For too long financial inclusion has been considered an issue which mainly affects the developing world. In fact, according to recent Mastercard research, over 130 million people are unbanked or underbanked across Europe[1].

When individuals and small businesses cannot participate in the financial system and as a result transact exclusively in cash, a significant amount of wealth is stored outside of the financial system, making credit scarce and expensive. Individuals and economic growth suffer.

In Europe, the financially excluded are not always those we think they are. Mastercard’s The road to inclusion 2016 study found that more than one in eight of the financially excluded have lived in the same country all their lives. A third is employed full time and 35% are aged 18-34.

As a socially responsible business, Mastercard recognises the role it can play in driving inclusive growth by addressing this challenge. Across the globe we are sharing our digital payments expertise with governments and others with the aim of reaching 500 million excluded people by 2020.

This is key as access to technology via smartphones among the financially excluded has increased significantly from 29% to 49% over the past 3 years and interest in mobile banking has more than doubled over the same period.
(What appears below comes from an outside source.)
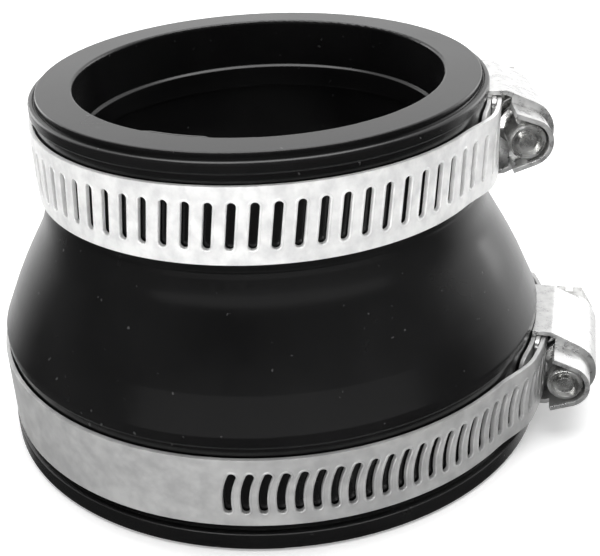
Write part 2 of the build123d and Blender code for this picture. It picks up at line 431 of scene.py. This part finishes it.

Business has a role to play, but governments must provide leadership. Encouragingly, steps are being taken at EU and national levels. In 2014, the EU adopted the Payment Accounts Directive, which aimed to achieve greater financial inclusion.

This translated into the right to a basic bank account – which is to be enshrined in national law across Europe. Basic current accounts must be guaranteed for every person in Europe.

By taking a lead on tackling exclusion and unlocking growth in this way, policy is likely to have a positive effect on people’s lives and government revenues.

The global digital economy is flourishing, and it relies on electronic payments to enable businesses, governments and individuals to connect. However, as an increasing number of services and consumers go digital the social and economic cost of financial exclusion is likely to increase exponentially if governments together with the private sector do not address this issue with speed.